1 トランスデューサ、2 パルサーレシーバ、3 コンピュータ、4 サンプルセル、5 超音波ゲル、6 表示装置、7 撹拌子、10 超音波粒径測定器、20 水槽、40 測定対象粒子、41 底面、42 上面、44 液体、45 セルキャップ、60 壁、71 撹拌ユニット、72 撹拌ステージ、73 ステッピングモータ、200 CPU、202 バス、204 ディスプレイ出力部、206 インターフェース部、208 入力部、210 ハードディスク部、212 メモリ部、214 CD−ROMドライブ、216 フレキシブルディスクドライブ、216a フレキシブルディスク。

Claims (8)

  1. サンプルセル内の液体中に分散している測定対象粒子に超音波を照射するトランスデューサと、
    超音波を発生させる電気的なスパイク波を前記トランスデューサに印加し、前記トランスデューサから照射した前記超音波のうち前記測定対象粒子で反射した前記超音波を前記トランスデューサで電気信号へ変換した後、変換した電気信号を増幅するパルサーレシーバと、
    前記パルサーレシーバで増幅した前記電気信号に基づいて、前記測定対象粒子の粒径を算出する解析部と
    を備え、
    前記解析部は、前記測定対象粒子の粒径を測定する前に、前記サンプルセル内の所定の測定範囲における前記電気信号の信号強度の時間変化を解析することで、前記サンプルセル内の所定の測定範囲における前記測定対象粒子の沈降速度を測定し、測定した前記沈降速度に基づいて、前記測定対象粒子の粒径を測定する測定条件を前記パルサーレシーバに設定する超音波粒径測定器。

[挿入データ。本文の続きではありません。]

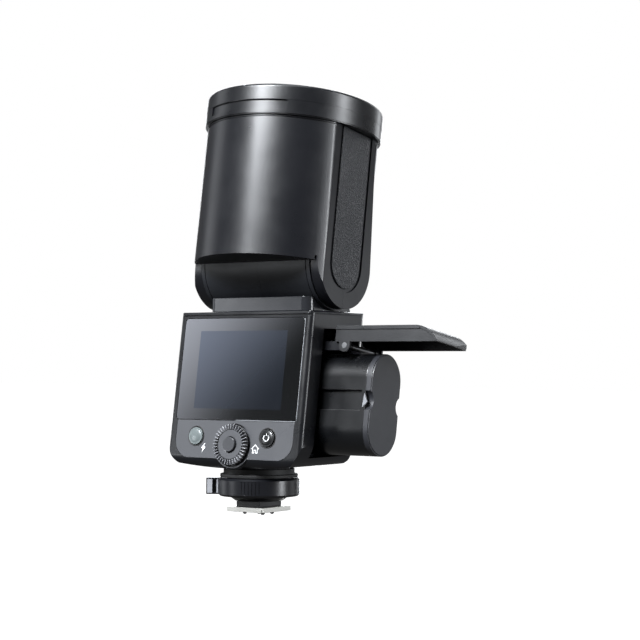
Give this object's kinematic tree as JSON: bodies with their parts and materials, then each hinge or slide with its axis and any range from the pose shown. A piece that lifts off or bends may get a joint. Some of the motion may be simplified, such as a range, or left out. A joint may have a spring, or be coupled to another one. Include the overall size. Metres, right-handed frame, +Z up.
{
  "type": "speedlight flash",
  "caption": "Round-head camera flash: leaning body with touch screen and dial, side battery behind a hinged door, panning and tilting head, locking hot-shoe foot.",
  "frame": {"origin": "centre of the underside of the shoe plate, where the flash seats in a camera's accessory shoe", "axes": "+Z up out of the shoe, +X towards the battery door, -Y towards the screen, +Y the way the light faces when the head is down"},
  "size_m": [0.126, 0.085, 0.179],
  "materials": {
    "shell_plastic": "satin moulded, fine grain",
    "panel_plastic": "satin grey",
    "button_plastic": "gloss",
    "pale_button": "gloss",
    "rubber": "matte",
    "leather_pad": "leather grain",
    "screen_glass": "polished",
    "display": "dark display",
    "lens": "frosted, ringed",
    "tube_glass": "clear",
    "red_window": "dark red",
    "reflector_metal": "bright",
    "shoe_metal": "nickel plated",
    "steel": "plain",
    "gold": "gold plated",
    "board": "solder mask",
    "capacitor_sleeve": "sleeve",
    "lamp_white": "lamp",
    "battery_plastic": "satin"
  },
  "bodies": {
    "body": {"shoe_plate": "shoe_metal", "foot_post": "shell_plastic", "foot_flange": "shell_plastic", "foot_screws": "steel", "foot_seal": "rubber", "rear_cover": "shell_plastic", "middle_frame": "shell_plastic", "front_cover": "shell_plastic", "bay_liner": "shell_plastic", "control_panel": "panel_plastic", "screen_glass": "screen_glass", "display_module": "display", "dial_encoder": "steel", "main_board": "board", "af_window": "red_window", "port_pin": "steel", "usb_socket": "steel", "sync_socket": "steel", "battery_contacts": "gold", "body_screws": "steel", "pan_bearing": "steel"},
    "contacts": {"contact_pins": "gold"},
    "lock_pin": {"lock_pin": "steel"},
    "lock_ring": {"lock_ring": "shell_plastic"},
    "dial": {"dial": "shell_plastic", "dial_grip": "shell_plastic"},
    "centre_button": {"centre_button": "button_plastic"},
    "left_button": {"left_button": "pale_button"},
    "power_button": {"power_button": "button_plastic"},
    "port_cover": {"port_cover": "rubber"},
    "door": {"door_shell": "shell_plastic", "door_liner": "shell_plastic", "hinge_pin": "steel"},
    "carrier": {"hinge_carrier": "shell_plastic"},
    "battery": {"battery_case": "battery_plastic", "battery_cap": "battery_plastic", "battery_terminals": "gold"},
    "neck": {"neck_base": "shell_plastic", "barrel_left": "shell_plastic", "barrel_right": "shell_plastic", "pan_hub": "steel", "pan_retainer": "steel", "tilt_axle": "steel"},
    "head": {"head_rear_shell": "shell_plastic", "head_front_shell": "shell_plastic", "left_pad": "leather_pad", "right_pad": "leather_pad", "ear_bushes": "steel", "front_ring": "shell_plastic", "front_lens": "lens", "reflector": "reflector_metal", "flash_tube": "tube_glass", "model_lamp": "lamp_white", "capacitor": "capacitor_sleeve", "head_board": "board", "magnets": "steel"}
  },
  "joints": [
    {"name": "head_pan", "type": "hinge", "parent": "body", "child": "neck", "pos_m": [0, 0.01476, 0.083], "axis": [0, 0, 1], "range_deg": [-150, 180]},
    {"name": "head_tilt", "type": "hinge", "parent": "neck", "child": "head", "pos_m": [0, 0.01476, 0.10295], "axis": [1, 0, 0], "range_deg": [-81.4, 36]},
    {"name": "door_hinge", "type": "hinge", "parent": "carrier", "child": "door", "pos_m": [0.0442, 0.01017, 0.06724], "axis": [0, 0.9888, -0.1495], "range_deg": [0, 90]},
    {"name": "carrier_slide", "type": "slide", "parent": "body", "child": "carrier", "axis": [-1, 0, 0], "range_m": [0, 0.018]},
    {"name": "battery_slide", "type": "slide", "parent": "body", "child": "battery", "axis": [-1, 0, 0], "range_m": [0, 0.031]},
    {"name": "dial_spin", "type": "hinge", "parent": "body", "child": "dial", "pos_m": [0.0003, -0.01801, 0.02801], "axis": [0, -0.9888, 0.1495], "continuous": true},
    {"name": "centre_press", "type": "slide", "parent": "dial", "child": "centre_button", "axis": [0, 0.9888, -0.1495], "range_m": [0, 0.0006], "stiffness_N_per_m": 1500, "springref_m": -0.0003},
    {"name": "left_press", "type": "slide", "parent": "body", "child": "left_button", "axis": [0, 0.9888, -0.1495], "range_m": [0, 0.0005], "stiffness_N_per_m": 1500, "springref_m": -0.0003},
    {"name": "power_press", "type": "slide", "parent": "body", "child": "power_button", "axis": [0, 0.9888, -0.1495], "range_m": [0, 0.0005], "stiffness_N_per_m": 1500, "springref_m": -0.0003},
    {"name": "port_flap", "type": "hinge", "parent": "body", "child": "port_cover", "pos_m": [-0.0333, 0.00353, 0.07016], "axis": [0, -0.9888, 0.1495], "range_deg": [0, 110]},
    {"name": "lock_turn", "type": "hinge", "parent": "body", "child": "lock_ring", "pos_m": [0, 0, 0.01], "axis": [0, 0, 1], "range_deg": [0, 60]},
    {"name": "lock_pin_drop", "type": "slide", "parent": "body", "child": "lock_pin", "axis": [0, 0, -1], "range_m": [0, 0.002]},
    {"name": "contact_press", "type": "slide", "parent": "body", "child": "contacts", "axis": [0, 0, 1], "range_m": [0, 0.0012], "stiffness_N_per_m": 800, "springref_m": -0.0006}
  ],
  "couplings": [
    {"joint": "carrier_slide", "follows": "battery_slide", "ratio": 0.58065},
    {"joint": "door_hinge", "follows": "battery_slide", "rad_per_m": 50.671},
    {"joint": "lock_pin_drop", "follows": "lock_turn", "m_per_rad": 0.0019099}
  ]
}
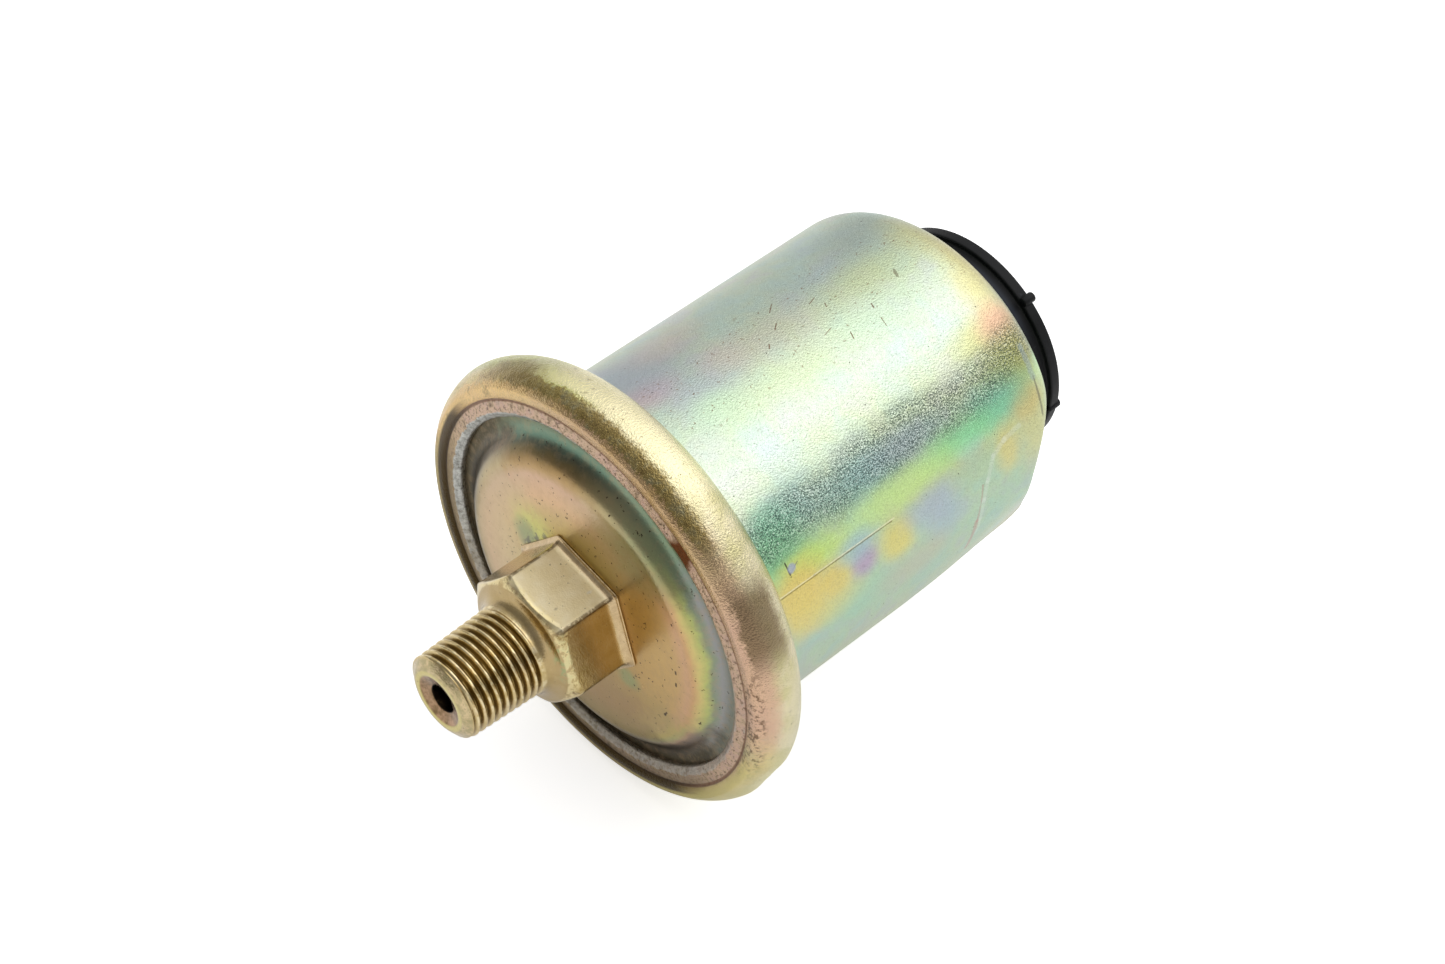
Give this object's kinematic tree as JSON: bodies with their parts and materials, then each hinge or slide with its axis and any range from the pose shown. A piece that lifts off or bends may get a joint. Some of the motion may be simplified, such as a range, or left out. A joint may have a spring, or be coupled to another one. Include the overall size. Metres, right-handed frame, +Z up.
{
  "type": "oil pressure sender",
  "caption": "Oil pressure sender with a tapered pipe fitting, rolled-edge can, insulated terminal and a diaphragm that sweeps a wiper over a resistor.",
  "frame": {"origin": "on the sender's axis at the front face of the hexagon, where the pipe thread's neck starts", "axes": "+X along the axis from the oil hole towards the terminal, +Z up, +Y to the left seen from the oil hole"},
  "size_m": [0.0863, 0.0532, 0.0532],
  "materials": {
    "plated_steel": "yellow zinc with rainbow tints, worn",
    "bright_steel": "plain bright zinc",
    "spring_steel": "bare spring steel",
    "contact_silver": "silver contact",
    "resistance_wire": "dull wound wire",
    "brass": "satin",
    "card": "phenolic board",
    "gasket_rubber": "matt black",
    "cap_plastic": "satin black moulding"
  },
  "bodies": {
    "housing": {"pressure_fitting": "plated_steel", "restrictor": "brass", "base_plate": "plated_steel", "gasket": "gasket_rubber", "diaphragm": "spring_steel", "clamp_ring": "bright_steel", "return_spring": "spring_steel", "bridge_frame": "bright_steel", "pivot_pin": "bright_steel", "resistor_card": "card", "resistor_winding": "resistance_wire", "card_rivets": "bright_steel", "adjuster_screw": "bright_steel", "lead_strip": "brass", "canister": "plated_steel", "inner_insulator": "card", "inner_nut": "brass", "cap_seal": "gasket_rubber", "end_cap": "cap_plastic", "terminal_stud": "brass", "lock_washer": "bright_steel"},
    "plunger": {"push_pin": "bright_steel"},
    "lever": {"rocker": "brass", "wiper_contact": "contact_silver"}
  },
  "joints": [
    {"name": "pin_stroke", "type": "slide", "parent": "housing", "child": "plunger", "axis": [1, 0, 0], "range_m": [0, 0.0016], "stiffness_N_per_m": 500, "springref_m": -0.0005, "deforming": ["return_spring", "diaphragm"]},
    {"name": "lever_sweep", "type": "hinge", "parent": "housing", "child": "lever", "pos_m": [0.0256, 0, -0.0032], "axis": [0, 1, 0], "range_deg": [0, 29]}
  ],
  "couplings": [
    {"joint": "lever_sweep", "follows": "pin_stroke", "rad_per_m": 312.5}
  ]
}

  2. 前記測定条件は、前記トランスデューサから照射する前記超音波に関する条件、および前記超音波の信号の取込みに関する条件を少なくとも含む、請求項1に記載の超音波粒径測定器。
  3. 前記トランスデューサから照射する前記超音波に関する条件は、前記トランスデューサに印加する前記スパイク波の繰返し周波数を少なくとも含む、請求項2に記載の超音波粒径測定器。
  4. 前記超音波の信号の取込みに関する条件は、測定時間、測定周波数、データ数、およびサンプリング周波数を少なくとも含む、請求項2に記載の超音波粒径測定器。
  5. 前記トランスデューサは、前記サンプルセルの壁面に超音波ゲルを介して設置し、前記測定対象粒子に前記超音波を照射する、請求項1〜請求項4のいずれか1項に記載の超音波粒径測定器。
  6. 前記サンプルセルは、前記トランスデューサから照射する前記超音波の方向と平行な面の断面形状がL字型である、請求項1〜請求項5のいずれか1項に記載の超音波粒径測定器。
  7. 前記サンプルセル内に、撹拌子を有している、請求項1〜請求項6のいずれか1項に記載の超音波粒径測定器。
  8. サンプルセル内の液体中に分散している測定対象粒子に超音波を照射するトランスデューサと、
    超音波を発生させる電気的なスパイク波を前記トランスデューサに印加し、前記トランスデューサから照射した前記超音波のうち前記測定対象粒子で反射した前記超音波を前記トランスデューサで電気信号へ変換した後、変換した電気信号を増幅するパルサーレシーバと、
    前記パルサーレシーバで増幅した前記電気信号に基づいて、前記測定対象粒子の粒径を算出する解析部と
    を備える超音波粒径測定器を用いて前記測定対象粒子の粒径を測定する超音波粒径測定方法であって、
    前記測定対象粒子の粒径を測定する前に、前記サンプルセル内の所定の測定範囲における前記電気信号の信号強度の時間変化を解析することで、前記サンプルセル内の所定の測定範囲における前記測定対象粒子の沈降速度を測定し、
    測定した前記沈降速度に基づいて、前記測定対象粒子の粒径を測定する測定条件を前記パルサーレシーバに設定し、
    設定した前記測定条件において前記測定対象粒子の粒径を測定する、超音波粒径測定方法。